Back at the cottage, soot is being painstakingly wiped from every book and picture, every plate and every knick-knack. It’s all being packed away in large cardboard boxes and stored, along with furniture, in neighbours’ garages until the place is ready. I’ve made several trips with the tractor to fetch boxes, which Olly (God bless him) has walked back to unpack in Casa Nada (as I’m still pleading sciatica and limiting myself to lifting nothing heavier than a wine bottle.) The weather has been wonderfully co-operative. Jones, Dani and Natasha joined the clean-up brigade outside in the garden. Jones came home with the cutest little Hitler moustache, along with lots of other sooty goo.

LUNCH BREAK
To make life more interesting, (our neighbour) David, after towing his trailer around to help remove the furniture, tried to turn his 4x4 in the sloping field below the house and found himself stranded, his tyres spinning helplessly on the slippery grass. Jones blamed herself for accepting a lift from him instead of calling me (with the mobile she’d left at home) to come and fetch her.

The first I knew of it was a phone call from Fintan asking me please bring the tractor and a towrope. It took me 15 minutes, first to pull David’s vehicle from the field up to the tractor lane above it, and then to tow it back up the lane on to the cement driveway outside the house. The lane wasn’t particularly steep but its grass cover was wickedly slippery. It was a rude reminder of just how useless conventional tyres are in slick off-road conditions. Jones snapped away with my mobile phone-camera.

Midweek, all concerned repaired to the Hamburgo (so named because the family lived in Hamburg) for an expat community meal. The chef there does a splendid leg of lamb. It was heartening to see so many people pulling together to assist a couple in trouble. And the same thing would have been true for any other expat couple in the village.

The week’s other excitement came from the arrival of a huge pump-truck, along with several cement trucks, at the corner of our road.The occasion was laying the foundations of a house, which a Dutch couple began building early last year. They got as far as digging the trenches and laying the reinforcing-rod grid when the project stopped. For months the iron rods have been gently rusting away. It was rumoured either that the builder wanted more money or that the building licence had expired. Whatever the case, the builder was back overseeing operations, along with much of the rest of the village. The huge cement trucks had difficulty turning. They occupied the entire width of the road.

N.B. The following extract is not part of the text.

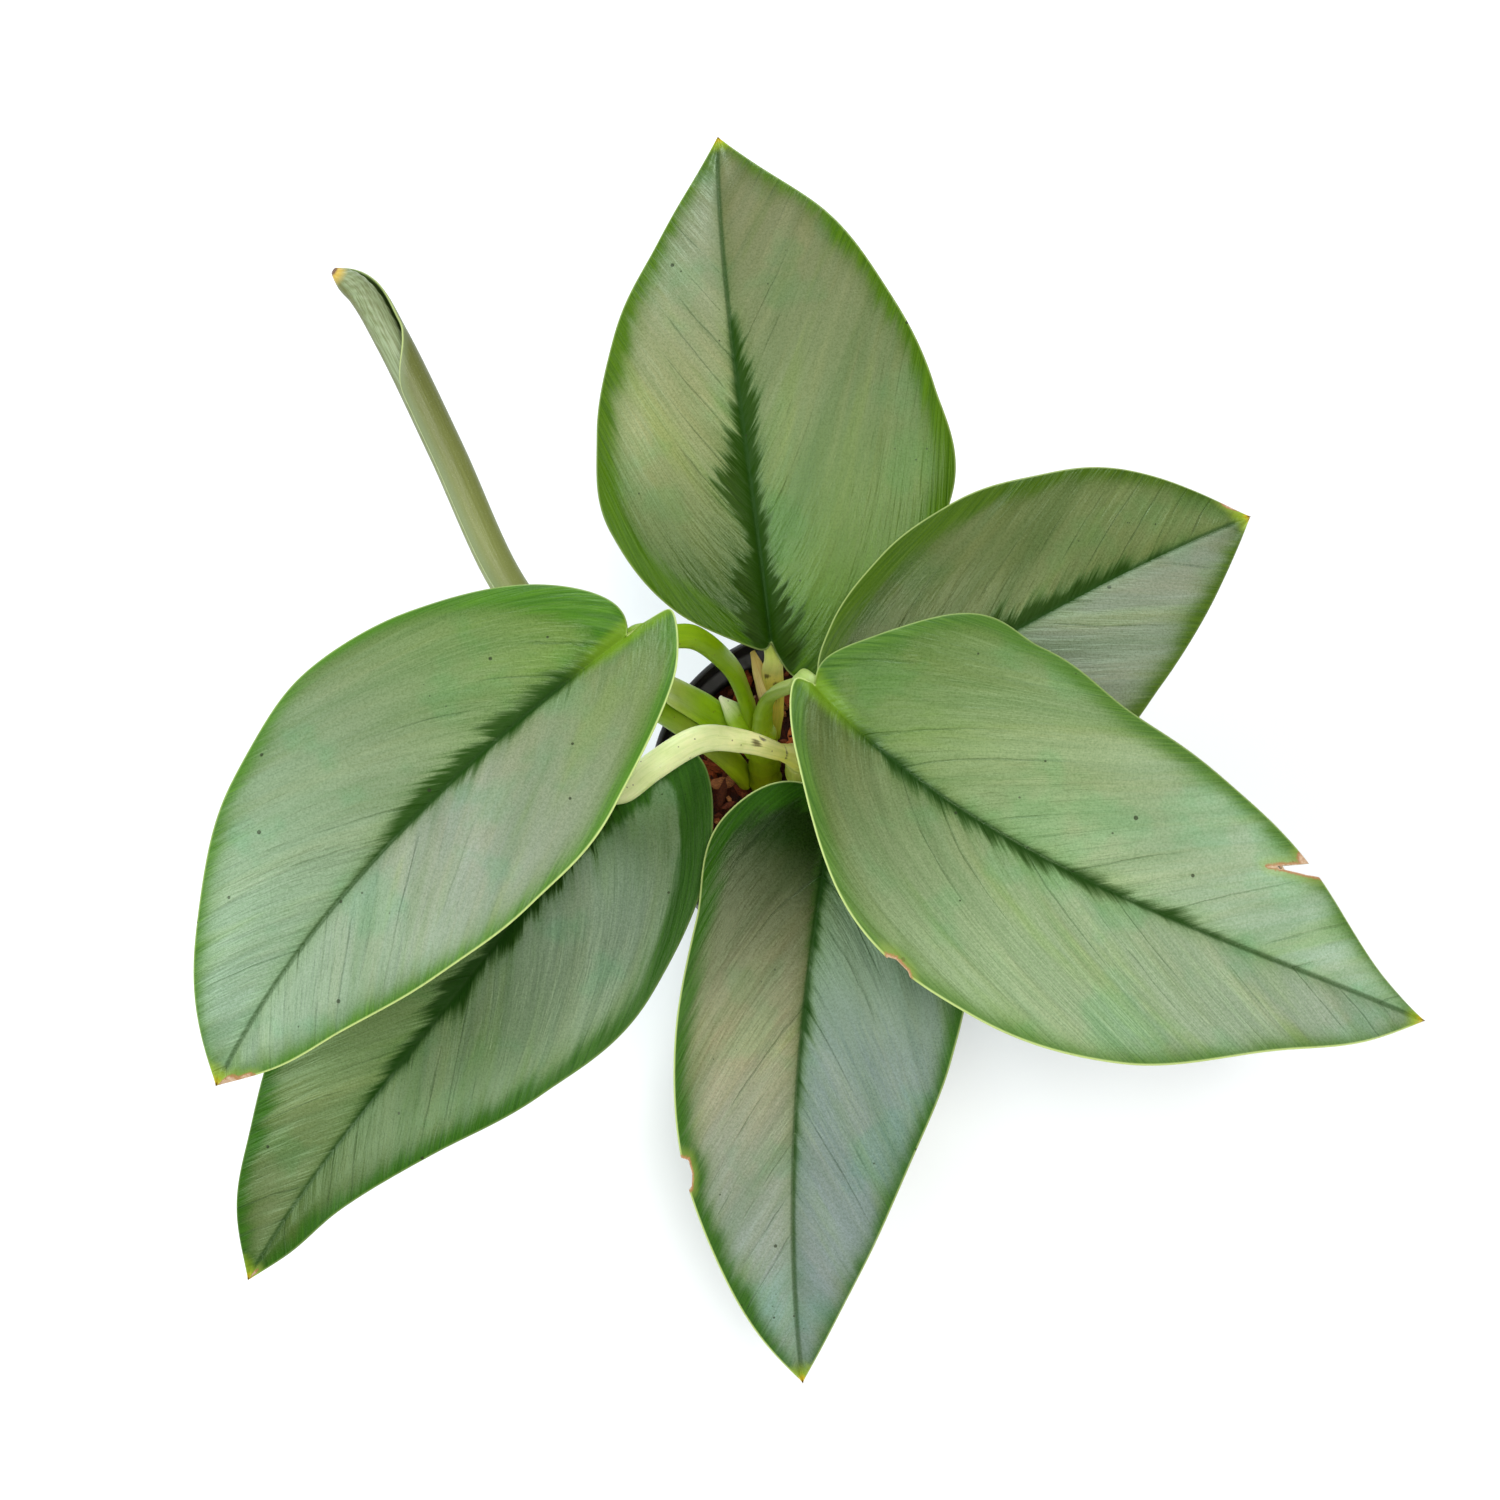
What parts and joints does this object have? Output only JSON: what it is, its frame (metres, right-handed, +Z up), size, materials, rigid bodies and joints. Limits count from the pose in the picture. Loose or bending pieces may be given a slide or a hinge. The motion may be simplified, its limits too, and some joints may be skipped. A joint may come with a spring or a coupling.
{
  "type": "potted moonlight scindapsus",
  "caption": "Young trailing aroid in a round nursery pot: broad pointed silvery leaves on arched stalks, with the newest leaf still rolled.",
  "frame": {"origin": "centre of the pot's flat foot, on the surface that the pot stands on", "axes": "+Z up; +Y towards the back leaf's tip; +X towards the right leaf, as the viewer at -Y sees it"},
  "size_m": [0.2653, 0.2932, 0.1875],
  "materials": {
    "pot": "thin black moulded plastic, low sheen",
    "soil": "dark potting mix of peat and bark with a few white grains",
    "leaf": "silvery grey-green leaf with a green midrib and margins, satin",
    "stalk": "smooth yellow-green plant stalk, satin",
    "dry_sheath": "dry tan sheath, matte"
  },
  "bodies": {
    "root": {"pot": "pot", "soil": "soil", "stem_left": "stalk", "stem_right": "stalk", "petiole_back": "stalk", "petiole_back_right": "stalk", "petiole_right": "stalk", "petiole_front": "stalk", "petiole_left": "stalk", "petiole_front_left": "stalk", "petiole_rolled": "stalk", "sheath_green": "stalk", "sheath_dry": "dry_sheath", "bud": "stalk", "leaf_back": "leaf", "leaf_back_right": "leaf", "leaf_right": "leaf", "leaf_front": "leaf", "leaf_left": "leaf", "leaf_front_left": "leaf", "leaf_rolled": "leaf"}
  },
  "joints": []
}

At the bottom of the village a second house is springing up, and construction deliveries are being made for a third nearby. In a village of just 50 or 60 houses, most of them old cottages, such building operations herald new neighbours and inevitable changes. Everybody’s curious to see what emerges. The one project that hasn’t got underway is the model village (so-called) that’s due to arise in a large field less than a kilometre away. Whatever problems it’s encountered, long may they continue.

WEEDING BEANS
Following my unintentional double-donation to Buskaid via “Verified by Visa”, I received an unhelpful response from Visa Europe referring me to the issuing bank. I was about to forward the correspondence to a financial watchdog programme on BBC radio when two more emails arrived, this time from Buskaid itself. One apologised for a fault on the website that had prompted many other donors to make double donations as well – and it said the second donation in each case was being returned to the donor’s bank account (which it was). The other email thanked us for our support of the Buskaid project. So all’s well that ends well.

Friday we took ourselves and some old friends to lunch at Faro beach. There’s a small, unpretentious restaurant down the far end of the beach that specialises in fresh fish. The restaurateur brings a platter with a variety of fish to the table for diners to choose. One can sit outside on the restaurant patio, overlooking the sand and sea, and enjoy a delightful and inexpensive meal. At this time of year the beach is virtually deserted.

Our friends asked us if we always took the dogs with us. It wasn’t so much that we took them, I explained, as that they simply came along. They are dog people themselves and I think they understood. Part of the attraction of the restaurant is that dogs are permitted on to the patio, especially in the winter months when clients are few. Our pets disappear (sort of) under the table. Several other dog owners were lunching there as well, two of them with lovely Labradors. There was much sniffing and snuffling as the dogs, while remaining on their best manners, did their best to suss one another out.

Afterwards, the whole troupe went tearing around the beach in a celebration of freedom.

There you have it. With a bit of luck we’ll get a shower over the weekend. A drop of rain would be welcomed by the bean crops that are ripening all around us. Leonhilda and Maria have been busy weeding their crop on the field beside us. Our crop is unlikely to be so lucky.